Opinion Piece – Who will buy your landscape prints?

On a recent visit to Wales, Keith spent a while discussing the business side of photography with a successful gallery owner.

The discussion only reinforced many of the aspects of the business side of photography that Keith has written about for several years, on this site.

Saundersfoot in Wales

So, why do people want to buy landscape prints?

Selling prints

The photograph to the right is the beach at Saundersfoot in Pembrokeshire, Wales.

I stayed there a few days, and this was the best looking sunset of the week.

Taken with a TS-E 24mm shift lens, which gives a wide view, sharp to the corners.

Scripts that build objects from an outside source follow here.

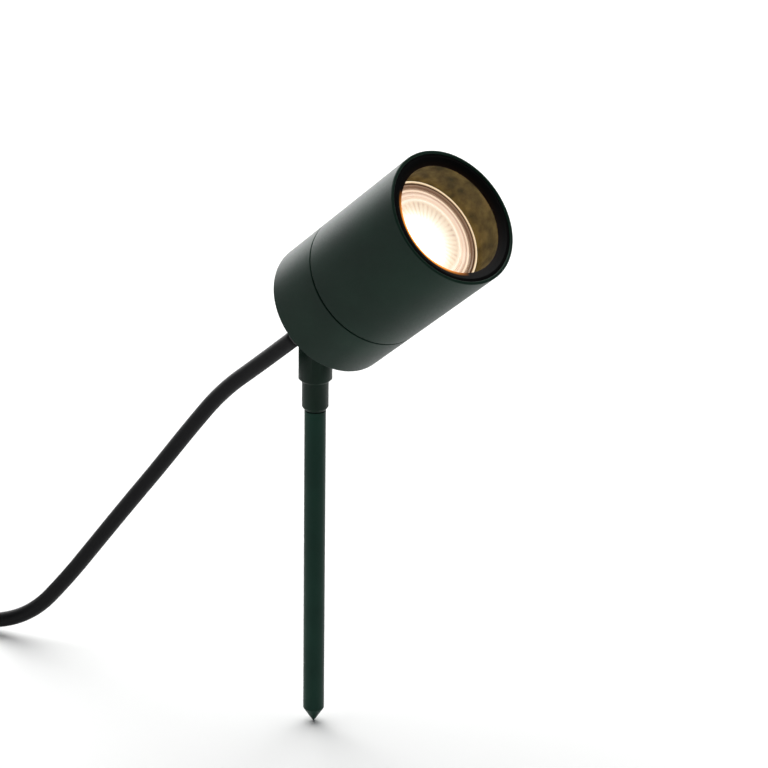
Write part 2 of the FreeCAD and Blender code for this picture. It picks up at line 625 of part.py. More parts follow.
def make_barrel():
    """Turned barrel with a recess in front for glass, gasket and bezel ring."""
    outer = HEAD_RADIUS
    keep("front_barrel", turned("front_barrel", [
        (BARREL_BORE + " + sizes.seam_edge", SEAM),
        (outer + " - sizes.seam_edge", SEAM),
        (outer, SEAM + " + sizes.seam_edge"),
        (outer, RIM + " - sizes.rim_edge"),
        (outer + " - sizes.rim_edge", RIM),
        (RECESS + " + sizes.rim_edge", RIM),
        (RECESS, RIM + " - sizes.rim_edge"),
        (RECESS, SHOULDER),
        (BARREL_BORE, SHOULDER),
        (BARREL_BORE, SEAM + " + sizes.seam_edge")], HEAD))
    opening = RECESS + " - sizes.bezel_width"
    keep("bezel_ring", turned("bezel_ring", [
        (opening, GLASS_TOP),
        (opening, RIM + " - sizes.bezel_inner_setback"),
        (RECESS + " - sizes.bezel_land", RIM + " - sizes.bezel_setback"),
        (RECESS, RIM + " - sizes.bezel_setback"),
        (RECESS, GLASS_TOP)], HEAD))
    keep("front_glass", turned("front_glass", rectangle(
        "0", GASKET_TOP, RECESS + " - sizes.glass_gap", GLASS_TOP), HEAD))
    keep("glass_gasket", ring("glass_gasket", BARREL_BORE + " + sizes.glass_gap",
                              RECESS + " - sizes.glass_gap", SHOULDER, GASKET_TOP, HEAD))


def make_gland():
    """Cable gland: threaded body with a hexagon, domed nut, seal, and the cord's end inside."""
    neck = "sizes.gland_neck_diameter / 2"
    bore = "sizes.cord_diameter / 2 + sizes.gland_bore_gap"
    body = new_body("gland_body", GLAND)
    pad(body, "gland_hexagon", outline(body, "gland_hexagon_outline", "XY_Plane",
                                       hexagon("sizes.gland_flats"), "-sizes.gland_hex_height"),
        "sizes.gland_hex_height")
    pad(body, "gland_neck", circles(body, "gland_neck_outline", "XY_Plane", [("0", "0")], neck,
                                    "-sizes.gland_neck_length"), "sizes.gland_neck_length")
    pad(body, "gland_thread", circles(body, "gland_thread_outline", "XY_Plane", [("0", "0")],
                                      "sizes.gland_thread_diameter / 2"), "sizes.gland_thread_length")
    hole = circles(body, "gland_bore_outline", "XY_Plane", [("0", "0")], bore, "sizes.gland_thread_length")
    pocket(body, "gland_bore", hole, "sizes.gland_thread_length + sizes.gland_neck_length + 1")
    keep("gland_body", body)

    nut = new_body("gland_nut", GLAND)
    dome = "sizes.gland_flats / 2"
    revolve(nut, "gland_dome", outline(nut, "gland_dome_outline", "XZ_Plane", [
        ("0", "-sizes.gland_length"),
        ("sizes.gland_mouth_diameter / 2", "-sizes.gland_length"),
        (dome, "-sizes.gland_neck_length"),
        (dome, "-sizes.gland_hex_height"),
        ("0", "-sizes.gland_hex_height")]))
    pad(nut, "nut_hexagon", outline(nut, "nut_hexagon_outline", "XY_Plane",
                                    hexagon("sizes.gland_flats"), "-sizes.gland_neck_length"),
        "sizes.gland_neck_length - sizes.gland_hex_height")
    thread = circles(nut, "nut_thread_outline", "XY_Plane", [("0", "0")], neck, "-sizes.gland_hex_height")
    pocket(nut, "nut_thread", thread,
           "sizes.gland_neck_length + sizes.gland_seal_length - sizes.gland_hex_height")
    mouth = circles(nut, "nut_mouth_outline", "XY_Plane", [("0", "0")], bore, "-sizes.gland_hex_height")
    pocket(nut, "nut_mouth", mouth, "sizes.gland_length")
    keep("gland_nut", nut)
    keep("gland_seal", ring("gland_seal", "sizes.cord_diameter / 2", neck,
                            "-sizes.gland_neck_length - sizes.gland_seal_length",
                            "-sizes.gland_neck_length", GLAND))
    keep("cord_inner_end", turned("cord_inner_end", rectangle(
        "0", "-sizes.gland_length", "sizes.cord_diameter / 2", "sizes.cord_inside"), GLAND))


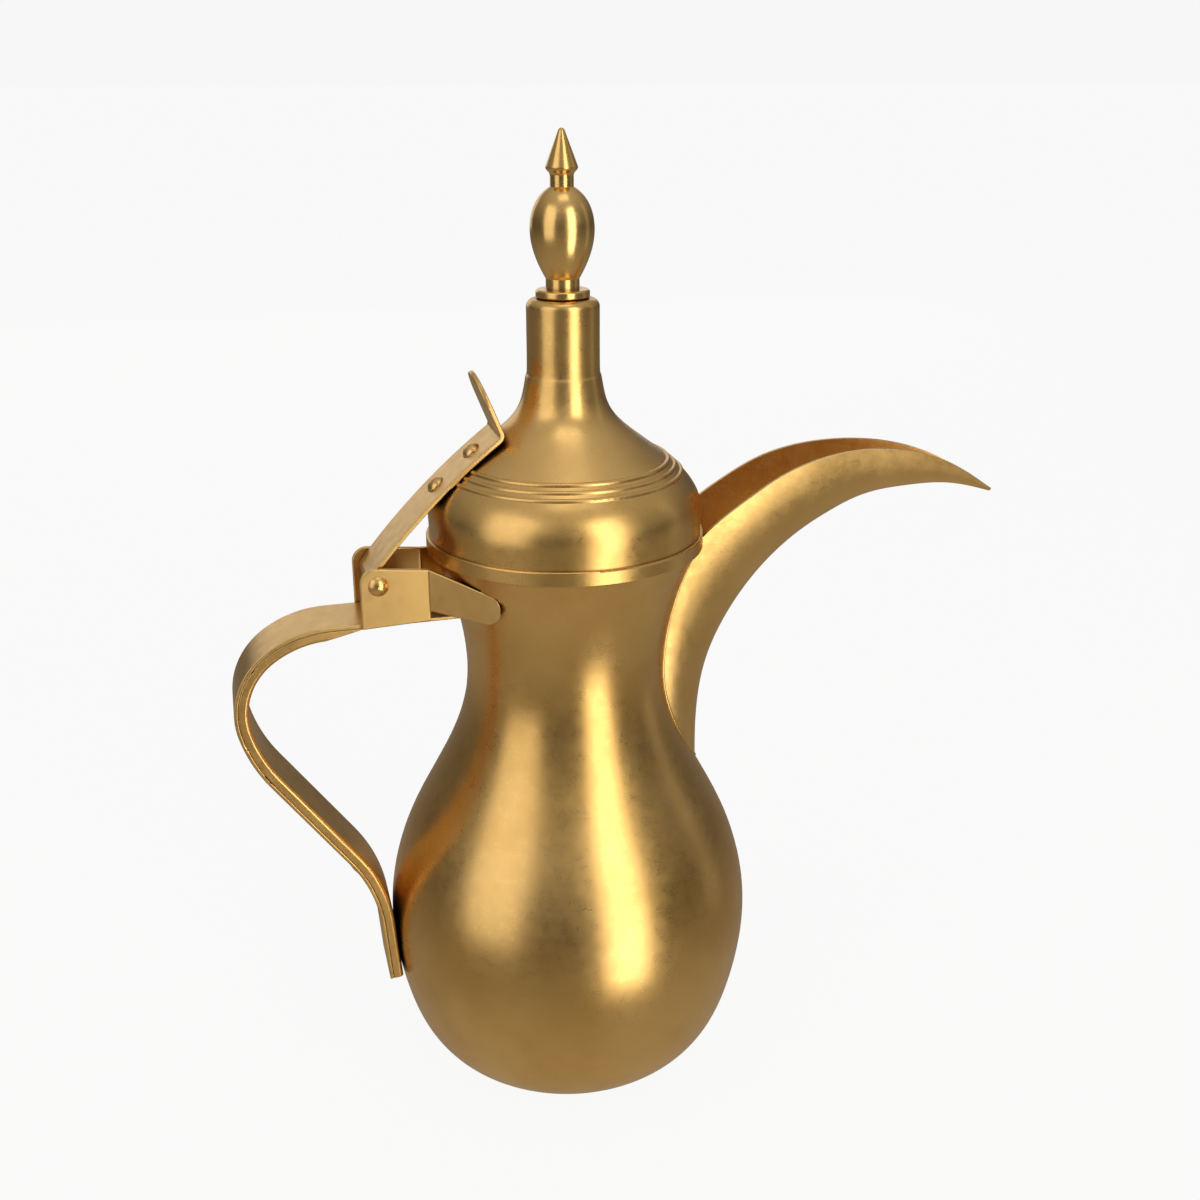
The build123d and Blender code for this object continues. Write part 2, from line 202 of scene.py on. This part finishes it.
def tool_mark_group() -> NodeGroup:
    """Fine parallel lines left by a lathe or a brush, broken up along their length.

    Returns:
        The group, with the mask Lines.
    """
    group = NodeGroup(
        "tool_marks",
        {"Vector": ("NodeSocketVector", 0.0), "Density": ("NodeSocketFloat", 900.0)},
        {"Lines": "NodeSocketFloat"},
    )
    fine = group.add("ShaderNodeTexNoise")
    fine.inputs["Detail"].default_value = 4.0
    fine.inputs["Roughness"].default_value = 0.75
    spread = group.add("ShaderNodeMapRange")
    spread.inputs["From Min"].default_value, spread.inputs["From Max"].default_value = LINE_CONTRAST
    group.join(group.source.outputs["Vector"], fine.inputs["Vector"])
    group.join(group.source.outputs["Density"], fine.inputs["Scale"])
    group.join(fine.outputs["Fac"], spread.inputs["Value"])
    group.join(spread.outputs["Result"], group.sink.inputs["Lines"])
    return group


def edge_wear_group() -> NodeGroup:
    """Bright rubbed edges: where the surface's rounded normal leaves its true one.

    Returns:
        The group, with the mask Edge.
    """
    group = NodeGroup(
        "edge_wear",
        {"Radius": ("NodeSocketFloat", 0.0006)},
        {"Edge": "NodeSocketFloat"},
    )
    rounded = group.add("ShaderNodeBevel", samples=4)
    true = group.add("ShaderNodeNewGeometry")
    match = group.add("ShaderNodeVectorMath", operation="DOT_PRODUCT")
    spread = group.add("ShaderNodeMapRange", interpolation_type="SMOOTHSTEP")
    spread.inputs["From Min"].default_value, spread.inputs["From Max"].default_value = EDGE_ALIGNMENT
    group.join(group.source.outputs["Radius"], rounded.inputs["Radius"])
    group.join(rounded.outputs["Normal"], match.inputs[0])
    group.join(true.outputs["Normal"], match.inputs[1])
    group.join(match.outputs["Value"], spread.inputs["Value"])
    group.join(spread.outputs["Result"], group.sink.inputs["Edge"])
    return group


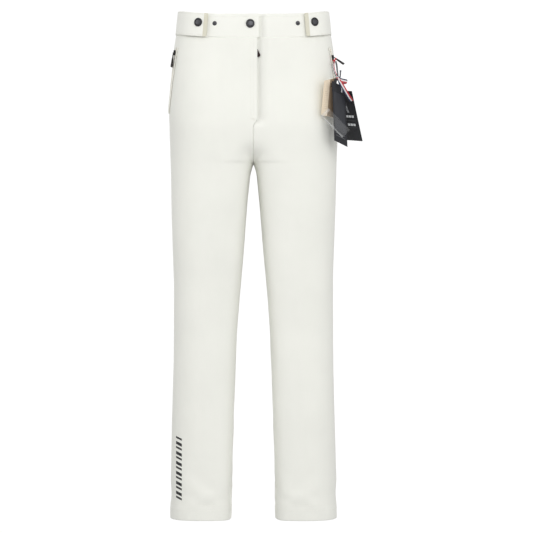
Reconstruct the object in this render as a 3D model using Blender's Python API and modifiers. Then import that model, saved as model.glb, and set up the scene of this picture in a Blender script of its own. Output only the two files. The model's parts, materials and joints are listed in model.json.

It also keeps the buildings vertical, avoiding the ‘leaning inwards’ look you get with wide lenses when pushing the horizon low. The lighting is pretty faithful to my recollections, and I’d note that this is not an HDR image – just a single well exposed RAW file processed in ACR/Photoshop with a bit of boost to the blues in the sky, and a bit of sharpening for viewing at this small size.

It’s got a lot of detail in it and would make for quite a nice print. Indeed Karen, my wife, already wants a print for our house somewhere.

It’s a photo that has a personal connection with somewhere we stayed. I think it’s nice enough that other people might also like it to remind them of a pleasant walk along that beach at sunset…

Is it a picture that would have wider appeal? I doubt it.

The market for a print like this is quite localised.

Selling local photography

In the town, near the harbour, there is a small photography gallery run by Dilys Hackett.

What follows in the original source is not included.